Dan Primack wrote a clarifying article yesterday: https://www.google.com/amp/amp.timeinc.net/fortune/2016/07/2...

The key part:

because GM GM is being very narrow in how it describes the deal value. The $581 million (or $600 million, whichever you prefer) is the cash and stock that actually went out the Detroit doors during GM’s second fiscal quarter. Not included were a variety of other things, including cash still being held in escrow, expected earn-out payments, employee retention packages and other expected employee compensation (particularly for those with unvested shares at the time of acquisition).


That seems unlikely, as GAAP would require reserving that amount on the balance sheet and typing it to the acquisition.

What Primack describes would be like buying a house and claiming its price is what you paid as the down payment.


Yes, but I find a $400M retention package to be highly implausible.
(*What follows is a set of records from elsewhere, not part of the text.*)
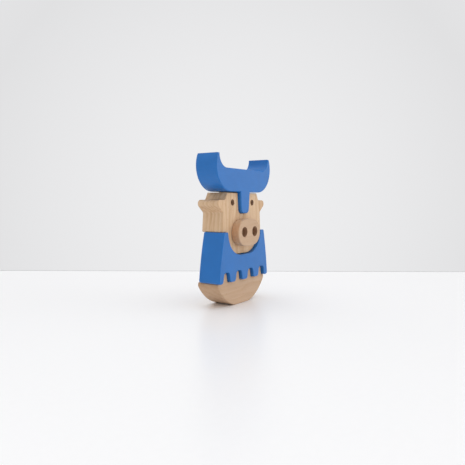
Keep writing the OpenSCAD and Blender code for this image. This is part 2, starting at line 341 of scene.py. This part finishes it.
def satin_paint(name, colour, worn_and_highlit_colour):
    """Sprayed satin paint that lets a little of the wood's grain telegraph through"""
    material, tree, shader = start_material(name)
    coords = place_node(tree, "ShaderNodeTexCoord")
    mm = stretched(tree, coords.outputs["Object"], (1000, 1000, 1000))

    clouds = noise(tree, mm, 0.09, 2.0)
    grain = noise(tree, stretched(tree, mm, (0.06, 1.9, 1.9)), 1.0, 3.0, 0.6)
    peel = noise(tree, mm, 1.7, 1.0)

    tone = mix_colours(tree, "MIX", map_range(tree, clouds, 0.3, 0.7, 0.0, 1.0),
                       shade(colour, 0.95), shade(colour, 1.05))
    tone = mix_colours(tree, "MULTIPLY", map_range(tree, grain, 0.45, 0.8, 0.0, 0.35),
                       tone, COVERED_GRAIN)
    # Lighter blue in patches along the rounded edges: partly paint rubbed thin, partly a painted
    # highlight
    edge = place_node(tree, "ShaderNodeAttribute", attribute_name=EDGE_MARK).outputs["Fac"]
    patches = map_range(tree, noise(tree, mm, 0.5, 3.0), 0.35, 0.65, 0.15, 0.55)
    wear_and_highlight = math_node(tree, "MULTIPLY", edge, patches)
    tone = mix_colours(tree, "MIX", wear_and_highlight, tone, shade(worn_and_highlit_colour, 1.0))
    tree.links.new(tone, shader.inputs["Base Color"])
    tree.links.new(map_range(tree, grain, 0.3, 0.7, 0.34, 0.42), shader.inputs["Roughness"])
    shader.inputs["Specular IOR Level"].default_value = 0.45
    height = math_node(tree, "ADD", math_node(tree, "MULTIPLY", grain, 0.7),
                       math_node(tree, "MULTIPLY", peel, 0.3))
    bump = place_node(tree, "ShaderNodeBump", {
        "Height": height, "Strength": 0.35, "Distance": 0.05 * MM})
    tree.links.new(bump.outputs["Normal"], shader.inputs["Normal"])
    return material


def table_finish(name, grey):
    """A grey or white table surface with a soft sheen"""
    material, tree, shader = start_material(name)
    coords = place_node(tree, "ShaderNodeTexCoord")
    speckle = noise(tree, coords.outputs["Object"], 300.0, 2.0)
    tone = mix_colours(tree, "MIX", speckle, shade((grey, grey, grey), 0.99),
                       shade((grey, grey, grey), 1.01))
    tree.links.new(tone, shader.inputs["Base Color"])
    shader.inputs["Roughness"].default_value = 0.3
    shader.inputs["Specular IOR Level"].default_value = 0.4
    return material


# ---------------------------------------------------------------------------
# Boards
# ---------------------------------------------------------------------------

# Points nearer than this are one point
SAME_POINT = 0.001 * MM
# An edge shorter than this is dissolved before the edges are rounded
SLIVER = 0.03 * MM
# Faces that turn less than this are one flat face
FLAT = math.radians(0.1)
# Edges that turn more than this are edges of the board, and not facets of a curve
BOARD_EDGE = math.radians(28)
# No drilling has a rim as far from its middle as this, and every outline does
BIGGEST_DRILLING = 5 * MM
# No drilling that shows is as deep as this
DEEPEST_DRILLING = 7 * MM


def merged_board(node):
    """A bmesh copy of a CAD node with its triangles merged into whole faces"""
    shell = bmesh.new()
    shell.from_mesh(frame["nodes"][node].data)
    bmesh.ops.remove_doubles(shell, verts=shell.verts, dist=SAME_POINT)
    bmesh.ops.dissolve_degenerate(shell, dist=SLIVER, edges=shell.edges)
    bmesh.ops.dissolve_limit(
        shell, angle_limit=FLAT, use_dissolve_boundaries=False,
        verts=shell.verts, edges=shell.edges, delimit={"NORMAL"})
    return shell


def sharp_edges(shell):
    return [edge for edge in shell.edges
            if len(edge.link_faces) == 2 and edge.calc_face_angle(0.0) > BOARD_EDGE]


def middle_of(vertices):
    return sum((v.co for v in vertices), Vector()) / len(vertices)


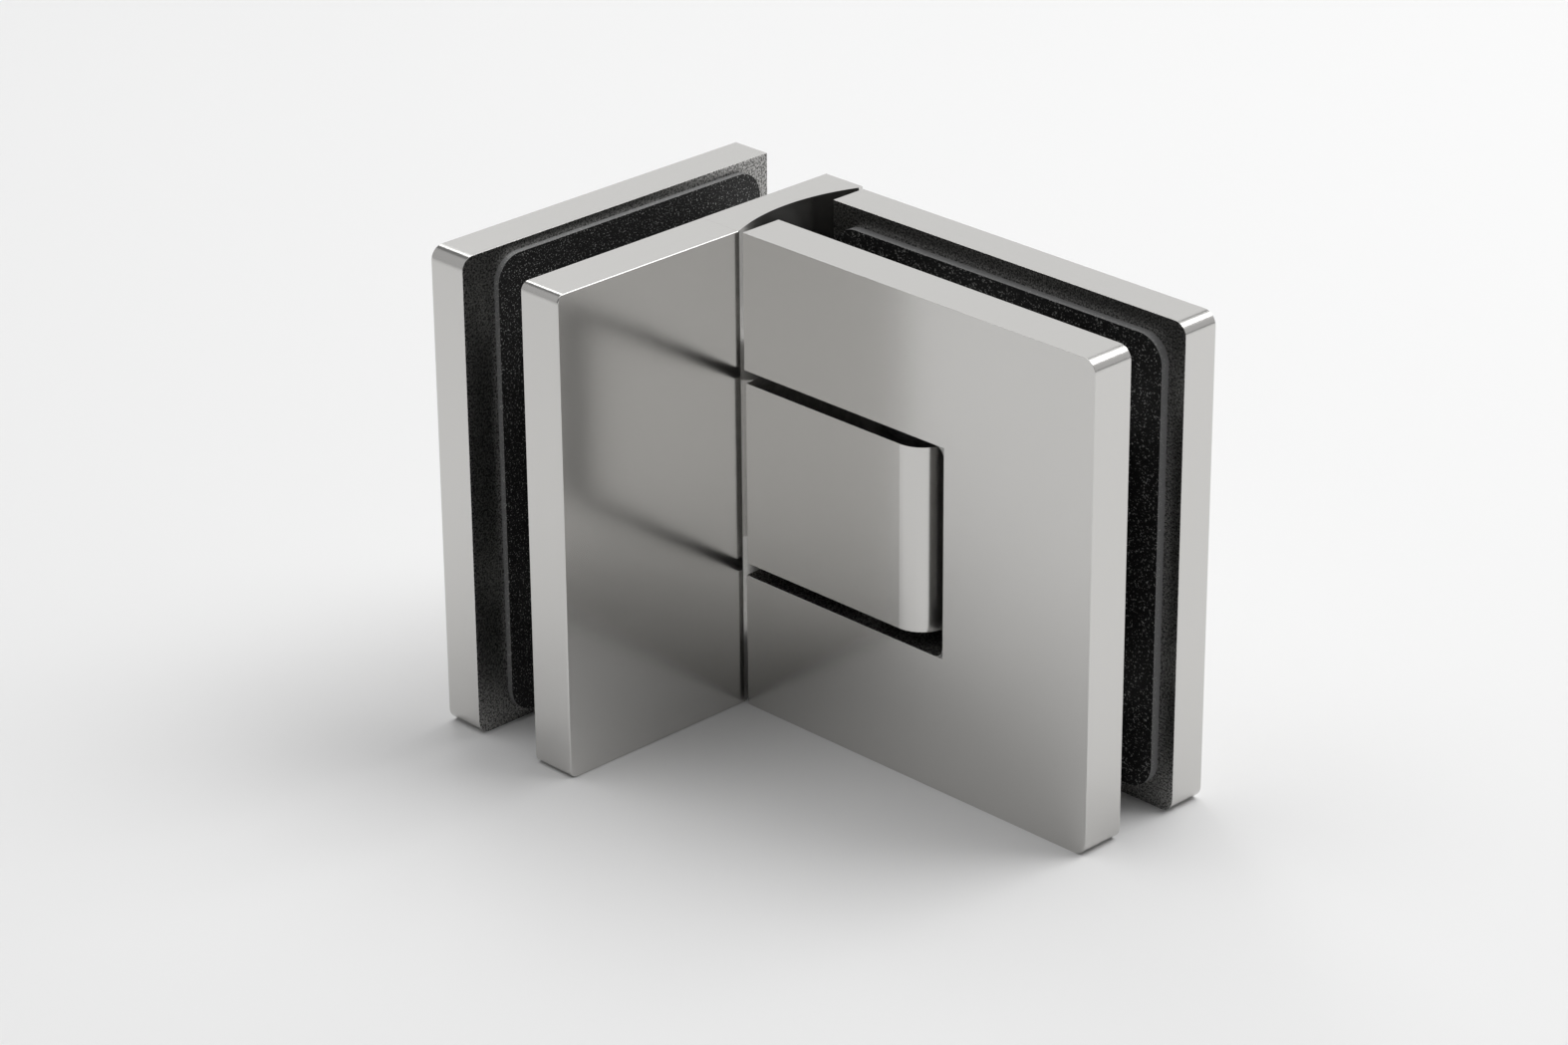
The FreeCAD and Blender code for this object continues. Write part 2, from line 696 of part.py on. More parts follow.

We're talking the kind of compensation that Google/Facebook would spend to retain 40 top executives.


Justin Kan [x], who's brother Dan is the co-founder that's unnamed in the picture of the BI article, snapchatted several times the Cruise deal being $1B / unicorn

I consider this article to be pretty poor, if they wanted to actually find the real price, they could've investigated some more instead of trying to infer from the earnings' reports.

[x] I believe he was also an investor in Cruise


In reality was a reference to the difference between why an acquisition price is reported as so high in the press yet appears on the financial statements as much less. This isn't unique to Cruise. Not a slight at this article.